The NAFTA Scar: A Slow-Motion Train Wreck
We can’t talk about the decline of the American middle class without talking about the NAFTA scar. When the North American Free Trade Agreement was pitched, we were told it would open up new markets. Instead, for the American worker, it mostly opened up a trapdoor.
The math of moving labor to Mexico was simple for corporations: lower wages equals higher profits. But for the Midwest, the math was devastating. Look at the numbers:
- Ohio lost roughly 50,000 manufacturing jobs directly tied to the shift in trade patterns since NAFTA began.
- Michigan and Wisconsin didn’t fare any better, with both states bleeding over 46,000 jobs each.
These aren't just statistics; they are families whose entire trajectory changed. When a factory moves across the border, it doesn’t just take the jobs. It takes the tax base, the pension contributions, and the local spending power. The "slow, steady decline" we’ve seen over the last thirty years wasn't an accident: it was a policy choice that prioritized corporate efficiency over community stability.

The Ghost Town Effect: When the Heart Stops Beating
When a manufacturing plant leaves, it triggers what I call the Ghost Town Effect. We’ve seen this play out in real-time across the country.
Take Newton, Iowa. For a century, Newton was "Maytag Town." When Maytag was headquartered there, it provided thousands of high-paying jobs. It wasn't just about the assembly line; it was about the local shops, the car dealerships, and the schools that were funded by those wages. When Maytag was bought out and the production was moved (much of it to Mexico), the heart of Newton didn't just skip a beat: it nearly stopped.
Or look at Milwaukee and the story of Master Lock. For decades, Master Lock was a symbol of American-made strength. They were the world’s largest manufacturer of padlocks, and they did it right there in the city. But the lure of cheaper labor is a powerful drug for shareholders. When production shifts away, the ripple effect is a nightmare.
When the "big plant" closes, the local diner loses its lunch rush. The guy who mows the lawns loses his best customers. The city council has to cut the police budget because the property tax revenue evaporated. Moving labor to Mexico might save a corporation 20% on their bottom line, but it costs the American community 100% of its identity.

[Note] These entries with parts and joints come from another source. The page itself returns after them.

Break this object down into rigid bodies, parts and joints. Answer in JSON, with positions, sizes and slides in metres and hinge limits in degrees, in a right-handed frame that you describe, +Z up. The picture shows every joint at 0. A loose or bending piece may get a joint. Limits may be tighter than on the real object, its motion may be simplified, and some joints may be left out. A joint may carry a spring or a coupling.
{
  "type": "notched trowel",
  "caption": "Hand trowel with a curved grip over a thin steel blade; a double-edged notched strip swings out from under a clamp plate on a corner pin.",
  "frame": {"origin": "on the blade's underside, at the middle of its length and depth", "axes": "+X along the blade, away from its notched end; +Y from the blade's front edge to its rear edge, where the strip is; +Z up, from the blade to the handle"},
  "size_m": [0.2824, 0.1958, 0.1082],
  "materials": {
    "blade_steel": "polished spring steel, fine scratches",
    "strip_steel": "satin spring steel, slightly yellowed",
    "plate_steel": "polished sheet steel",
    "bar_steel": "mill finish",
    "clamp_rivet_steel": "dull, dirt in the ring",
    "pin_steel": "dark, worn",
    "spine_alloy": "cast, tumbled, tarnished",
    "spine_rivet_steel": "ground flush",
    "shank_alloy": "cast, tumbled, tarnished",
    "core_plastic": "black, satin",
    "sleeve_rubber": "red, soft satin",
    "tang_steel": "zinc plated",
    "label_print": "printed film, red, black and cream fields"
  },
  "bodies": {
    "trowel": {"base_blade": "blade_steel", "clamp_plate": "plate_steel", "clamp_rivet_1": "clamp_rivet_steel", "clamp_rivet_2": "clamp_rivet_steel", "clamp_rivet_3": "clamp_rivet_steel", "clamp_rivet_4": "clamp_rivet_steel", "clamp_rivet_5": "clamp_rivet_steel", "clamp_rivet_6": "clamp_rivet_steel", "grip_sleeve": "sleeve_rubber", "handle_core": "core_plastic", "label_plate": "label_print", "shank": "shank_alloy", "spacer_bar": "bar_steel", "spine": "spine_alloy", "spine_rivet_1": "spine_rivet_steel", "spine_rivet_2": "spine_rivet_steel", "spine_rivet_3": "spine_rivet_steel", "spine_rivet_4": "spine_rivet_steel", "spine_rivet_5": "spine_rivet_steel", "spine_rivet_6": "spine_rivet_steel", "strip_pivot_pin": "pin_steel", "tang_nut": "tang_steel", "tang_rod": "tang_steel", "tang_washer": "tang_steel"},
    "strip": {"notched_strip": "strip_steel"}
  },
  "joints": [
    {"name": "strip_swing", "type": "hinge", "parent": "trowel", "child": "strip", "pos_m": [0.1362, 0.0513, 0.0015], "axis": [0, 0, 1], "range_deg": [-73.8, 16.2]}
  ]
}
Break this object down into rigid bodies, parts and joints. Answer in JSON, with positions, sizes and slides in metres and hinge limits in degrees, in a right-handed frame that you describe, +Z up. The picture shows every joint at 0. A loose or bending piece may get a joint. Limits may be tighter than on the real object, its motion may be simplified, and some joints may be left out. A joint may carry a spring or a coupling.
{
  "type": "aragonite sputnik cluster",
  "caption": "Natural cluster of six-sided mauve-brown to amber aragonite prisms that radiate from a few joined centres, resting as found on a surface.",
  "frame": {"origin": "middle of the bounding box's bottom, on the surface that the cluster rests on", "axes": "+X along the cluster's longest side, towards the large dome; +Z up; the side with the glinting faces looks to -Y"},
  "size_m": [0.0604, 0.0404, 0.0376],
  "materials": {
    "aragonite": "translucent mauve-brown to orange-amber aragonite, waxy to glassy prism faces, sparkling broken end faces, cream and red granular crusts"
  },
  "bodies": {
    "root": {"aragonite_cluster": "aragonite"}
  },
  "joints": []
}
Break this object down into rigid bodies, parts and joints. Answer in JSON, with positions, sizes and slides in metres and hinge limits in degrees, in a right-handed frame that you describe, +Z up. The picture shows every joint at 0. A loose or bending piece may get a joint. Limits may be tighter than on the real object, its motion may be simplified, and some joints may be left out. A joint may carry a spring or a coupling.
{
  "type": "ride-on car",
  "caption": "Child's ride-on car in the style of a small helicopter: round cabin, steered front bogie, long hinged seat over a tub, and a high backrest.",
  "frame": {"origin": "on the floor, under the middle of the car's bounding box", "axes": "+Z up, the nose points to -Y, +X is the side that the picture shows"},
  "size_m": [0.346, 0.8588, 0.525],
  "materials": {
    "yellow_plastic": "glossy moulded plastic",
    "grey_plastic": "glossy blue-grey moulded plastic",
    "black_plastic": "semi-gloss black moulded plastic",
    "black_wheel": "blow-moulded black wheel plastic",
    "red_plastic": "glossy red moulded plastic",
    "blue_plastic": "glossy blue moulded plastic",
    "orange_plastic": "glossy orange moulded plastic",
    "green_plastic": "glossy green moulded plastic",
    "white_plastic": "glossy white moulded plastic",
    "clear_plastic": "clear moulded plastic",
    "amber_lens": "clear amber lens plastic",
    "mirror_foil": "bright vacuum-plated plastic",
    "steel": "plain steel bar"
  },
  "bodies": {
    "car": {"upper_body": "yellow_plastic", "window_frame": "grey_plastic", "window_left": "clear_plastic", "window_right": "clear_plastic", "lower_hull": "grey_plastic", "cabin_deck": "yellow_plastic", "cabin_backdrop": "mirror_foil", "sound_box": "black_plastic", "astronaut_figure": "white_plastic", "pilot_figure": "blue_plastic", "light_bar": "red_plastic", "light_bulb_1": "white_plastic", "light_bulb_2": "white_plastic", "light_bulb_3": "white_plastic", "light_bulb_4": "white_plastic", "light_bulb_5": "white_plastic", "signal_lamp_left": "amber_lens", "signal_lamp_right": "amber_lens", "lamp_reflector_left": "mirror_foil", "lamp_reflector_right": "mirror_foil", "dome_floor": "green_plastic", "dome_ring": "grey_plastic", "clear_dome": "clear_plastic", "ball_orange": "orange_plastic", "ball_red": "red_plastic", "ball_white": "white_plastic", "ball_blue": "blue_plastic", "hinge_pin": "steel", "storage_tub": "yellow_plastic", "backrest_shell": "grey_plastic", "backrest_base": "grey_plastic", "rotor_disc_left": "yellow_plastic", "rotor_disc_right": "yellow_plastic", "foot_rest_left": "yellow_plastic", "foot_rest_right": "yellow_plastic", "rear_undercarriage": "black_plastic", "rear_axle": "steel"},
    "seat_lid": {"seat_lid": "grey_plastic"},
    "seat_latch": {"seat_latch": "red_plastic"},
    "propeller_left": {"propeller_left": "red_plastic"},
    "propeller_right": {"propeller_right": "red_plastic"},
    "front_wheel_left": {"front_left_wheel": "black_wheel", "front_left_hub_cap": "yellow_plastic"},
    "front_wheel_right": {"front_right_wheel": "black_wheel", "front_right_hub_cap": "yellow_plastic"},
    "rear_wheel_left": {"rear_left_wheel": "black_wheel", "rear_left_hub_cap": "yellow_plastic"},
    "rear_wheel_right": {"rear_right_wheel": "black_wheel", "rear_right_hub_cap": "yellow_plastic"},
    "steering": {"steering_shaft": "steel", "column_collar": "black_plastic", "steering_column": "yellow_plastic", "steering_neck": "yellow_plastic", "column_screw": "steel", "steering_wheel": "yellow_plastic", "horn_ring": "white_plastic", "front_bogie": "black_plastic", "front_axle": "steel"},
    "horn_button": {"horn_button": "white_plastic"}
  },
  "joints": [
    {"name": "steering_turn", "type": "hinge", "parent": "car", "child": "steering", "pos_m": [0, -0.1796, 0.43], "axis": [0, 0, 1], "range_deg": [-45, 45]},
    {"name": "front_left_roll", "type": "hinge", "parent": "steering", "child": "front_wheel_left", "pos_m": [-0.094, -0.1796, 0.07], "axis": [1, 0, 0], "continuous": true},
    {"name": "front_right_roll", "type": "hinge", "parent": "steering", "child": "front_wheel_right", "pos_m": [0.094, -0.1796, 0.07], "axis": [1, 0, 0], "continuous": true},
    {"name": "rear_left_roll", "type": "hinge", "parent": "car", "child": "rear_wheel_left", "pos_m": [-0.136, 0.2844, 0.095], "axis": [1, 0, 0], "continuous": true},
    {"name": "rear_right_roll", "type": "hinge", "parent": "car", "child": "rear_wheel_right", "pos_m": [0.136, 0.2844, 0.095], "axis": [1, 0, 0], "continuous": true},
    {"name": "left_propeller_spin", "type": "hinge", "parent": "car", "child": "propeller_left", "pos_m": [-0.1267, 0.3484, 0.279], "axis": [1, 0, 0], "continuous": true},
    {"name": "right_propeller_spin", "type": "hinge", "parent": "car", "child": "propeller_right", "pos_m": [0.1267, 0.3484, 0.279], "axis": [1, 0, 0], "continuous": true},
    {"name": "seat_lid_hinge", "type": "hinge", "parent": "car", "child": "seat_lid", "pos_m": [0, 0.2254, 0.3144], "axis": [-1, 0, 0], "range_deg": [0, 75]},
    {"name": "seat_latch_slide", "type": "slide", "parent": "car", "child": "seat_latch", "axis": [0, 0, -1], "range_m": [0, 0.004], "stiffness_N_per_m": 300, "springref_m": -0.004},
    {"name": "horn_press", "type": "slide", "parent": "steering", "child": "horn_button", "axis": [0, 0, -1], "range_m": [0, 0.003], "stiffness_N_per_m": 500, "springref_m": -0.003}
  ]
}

The Service Trap: Why Gig Work Can’t Save Us
The modern economy tries to tell us that "gig work" and "service roles" are the new frontier. "Be your own boss!" they say, while you drive your own car into the ground delivering tacos for an app that takes a 30% cut.
This is the Service Trap. A service-based economy is inherently less stable than a production-based one. Manufacturing creates a multiplier effect. According to the Economic Policy Institute, every 100 manufacturing jobs support an additional 600 jobs in other sectors. Retail and service roles don't have that kind of "oomph."
Service jobs are often part-time, lack benefits, and offer zero path to the middle class. You can’t build a "Branded Blueprint" for your life when you don’t know if you’ll get enough shifts next week to cover rent. Manufacturing gave workers a 30-year horizon; the service economy gives them a 30-minute notification on their phone.

Bringing the Blueprint Back
If we want to fix the economy for the "Regular Guy," we have to stop treating manufacturing like a relic of the past. It is the future.
We need to realize that when we outsource our labor, we are outsourcing our middle class. Every time a product says "Made in the USA," it’s a sign that a company is investing in a community, paying that 13% premium, and keeping the Ghost Town Effect at bay.
We’ve spent thirty years chasing the lowest possible price at the expense of our own neighbors’ livelihoods. It’s time to recognize that a product’s "value" isn’t just the price tag: it’s the strength of the town that built it. We need to value the makers again, because without them, we’re just a nation of people buying things we can no longer afford with money we aren't actually making.
The decline was slow and steady, but the recovery can be too, if we start making things again.

Be mindful, be watchful and good luck!